I have a problem with Wonder Woman . While claiming to be ultra feminist, it succumbs to a lot of problems with movies made by men. Yes, Diana lives on an island populated with only strong Amazonian warriors (which is incredibly fetishized in the film and pop culture). Yes, she saves Steve in an alley (remaking the iconic Superman scene). Yes, she is determined in her goal and beats Ares in the end- but so what? In this film, we see Diana get away with a lot because she is conventionally beautiful as she is white, tall, and thin as it is constantly commented on when she meets anyone.
She is supposed to be the antithesis of the other female character, Dr. Poison who is deemed “unattractive” with her injured face, and thus is evil. Diana has to have a makeover / shopping montage, like most female characters. She gets her powers from Zeus, a male god. The reason our protagonist defeats the villain is because she loses her love interest. We see our female lead get through “No Man’s Land” and tells Steve that women do not need men, but for only reproduction. It is all too out there with their message. A good feminist movie does not need to spell out its message so much to the audience.
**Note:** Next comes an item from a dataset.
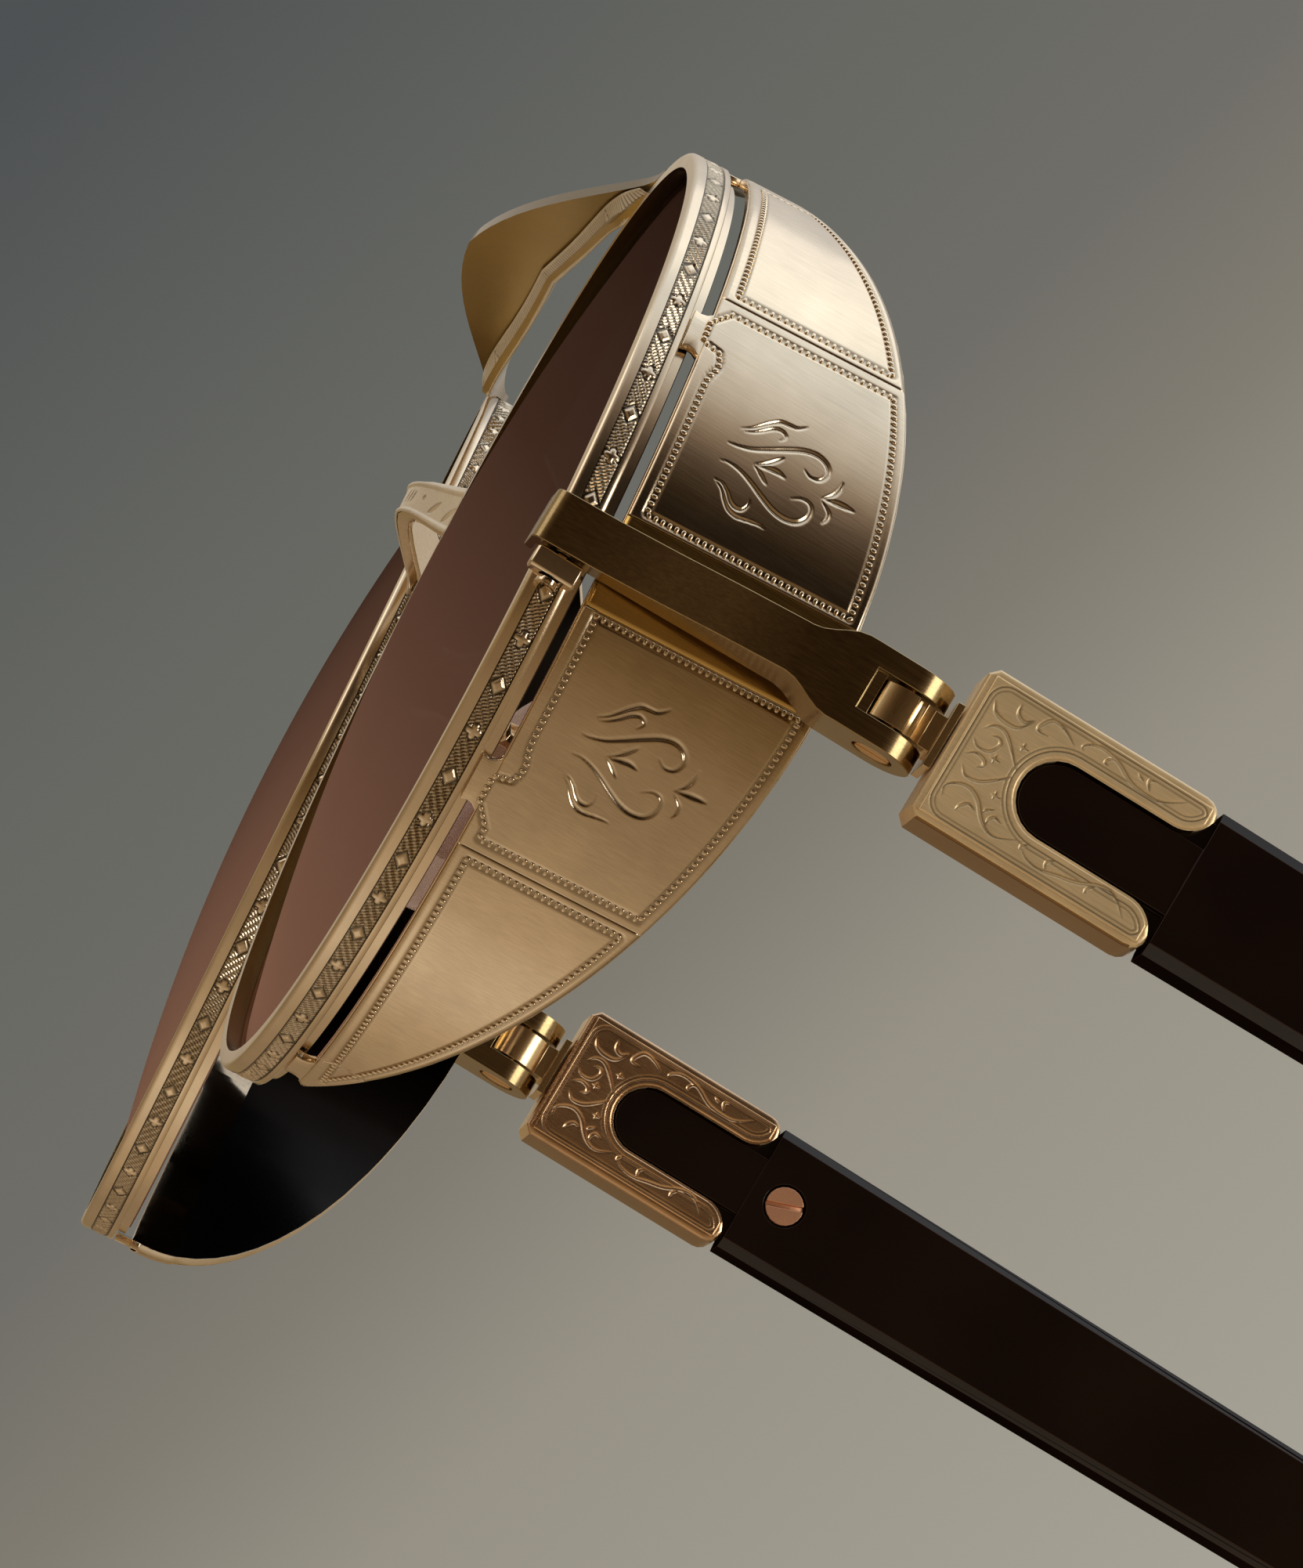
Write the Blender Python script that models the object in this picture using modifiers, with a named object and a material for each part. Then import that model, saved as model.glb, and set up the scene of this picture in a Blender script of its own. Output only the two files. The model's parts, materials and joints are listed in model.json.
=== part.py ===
"""Round sunglasses with engraved metal rims, side shields and acetate temples.

Axes: +X is the wearer's left, -Y is the way the lenses look, +Z is up. The glasses rest on the
bottoms of the two rims and on the tips of the two temples, at z = 0, and the origin is under the
middle of their box. Left pieces are modelled, and right pieces are their mirror images.
"""

import math

import bmesh
import bpy
from mathutils import Matrix, Vector

MM = 0.001

# Layout and fits
RIM_CENTRE_X = 34.5 * MM
PANTOSCOPIC_TILT = math.radians(5.0)
FACE_WRAP = math.radians(2.4)
SOLDER_GAP = 0.1 * MM
FIT_GAP = 0.15 * MM
SCREW_SLOT_WIDTH = 0.28 * MM
THROUGH = 12.0 * MM
WELD_DISTANCE = 0.01 * MM

# Rims
RIM_RADIUS = 25.5 * MM
RIM_WALL = 0.9 * MM
RIM_BAND_DEPTH = 2.0 * MM
RIM_BORDER = 0.45 * MM
FIELD_RECESS = 0.12 * MM
LIP_DEPTH = 0.5 * MM
LIP_STEP = 0.62 * MM
RIM_CHAMFER = 0.18 * MM
RIM_SPLIT = 0.2 * MM
RIM_SIDES = 64

# Lenses
LENS_CURVE_RADIUS = 108.0 * MM
LENS_THICKNESS = 1.6 * MM
LENS_SEAT_DEPTH = 1.0 * MM
LENS_BEVEL = 0.28 * MM
LENS_BEVEL_WIDTH = 1.1 * MM
LENS_BEVEL_SLOPE = 0.3
LENS_RINGS = 3
LENS_SIDES = 48

# Side shields
SHIELD_WALL = 0.45 * MM
SHIELD_INSET = 0.05 * MM
SHIELD_SLOT = 1.0 * MM
SHIELD_REACH = 12.6 * MM
SHIELD_MIDDLE = math.radians(88.0)
SHIELD_HALF_ANGLE = math.radians(85.0)
SHIELD_END_DEPTH = 0.5 * MM
SHIELD_TAB_ANGLES = (math.radians(7.0), math.radians(59.0), math.radians(117.0), math.radians(169.0))
SHIELD_TAB_HALF_WIDTH = 1.15 * MM
SHIELD_TAB_FILLET = 0.3 * MM
SHIELD_COLUMNS = 36
SHIELD_ROWS = 3

# Brow bar: a visor sheet with an engraved ribbon hanging under its rear fold
VISOR_SHEET = 0.6 * MM
VISOR_END_SHEET = 0.42 * MM
VISOR_REACH = 4.0 * MM
VISOR_EDGE_REACH = 0.5 * MM
VISOR_DROP = 1.1 * MM
VISOR_BELL = 1.5
BROW_RISE = 0.85 * MM
BROW_FOLD_BACK = 0.65 * MM
BROW_FOLD_BOW = 3.5 * MM
BROW_END_INSET = 3.5 * MM
BROW_RIBBON = 0.5 * MM
BROW_RIBBON_HEIGHT = 0.6 * MM
BROW_RIBBON_GROWTH = 1.6 * MM
BROW_STATIONS = 30

# Saddle bridge
BRIDGE_TOP = 11.45 * MM
BRIDGE_END_HEIGHT = 2.95 * MM
BRIDGE_CROWN_HEIGHT = 1.95 * MM
BRIDGE_CROWN_RISE = 0.45 * MM
BRIDGE_THICKNESS = 0.95 * MM
BRIDGE_ARCH = 2.45 * MM
BRIDGE_SET_BACK = 0.8 * MM
BRIDGE_SHOULDER = 0.92
BRIDGE_EDGE = 0.15 * MM
BRIDGE_STATIONS = 14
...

I saw this in theatres, and for some reason, left uninspired. I felt like Diana was almost like a secondary character in her own story, she does not really learn anything new. She does not hate humans from beginning to end of the movie. She falls in love, and knew she was a strong warrior from the get go. I wondered why I felt that way, and then, I saw that it was written by two white men. In comparison, Steve has a much better arc in this movie. He learns a whole new world. His beliefs are challenged and proven wrong unlike Diana (which would have been better). Steve gets to see a strong, powerful woman and realizes that his female counterparts are more than capable and he does not need to save them. He sacrifices himself, dying a true hero.
Despite a female lead, Gal Gadot is swarmed by a practically all-male cast. There are four other prominent female characters in a main cast of eleven. Diana’s mother, Hippolyta, is seen only in the beginning half of the film. Her aunt and mentor, Antiope, also dies in the first thirty minutes. Steve’s secretary, Etta, is seen for just that shopping sequence. And lastly, Dr. Poison is seen as just an evil accomplice to Erich Ludendorff. Wonder Woman could have been a great film that discussed the inequalities between women and men, showcased badass, independent women, and challenged us to reevaluate our beliefs and open ourselves up to a different perspective unfortunately, I do not think this movie was ready to do that where Black Panther (or even hit TV shows like WandaVision, Jessica Jones, or The Umbrella Academy) unapologetically gave us these positive representations. I have not see the sequel to this heroine’s story and honestly never plan to.
Let’s just hope Black Widow doesn’t fall to this tragic fate.
This was a well thought out critique with interesting perspective spotlights on important aspects of the storytelling. We loved this column and invite Caleigh back to see what she thought of Black Widow when it is released this summer.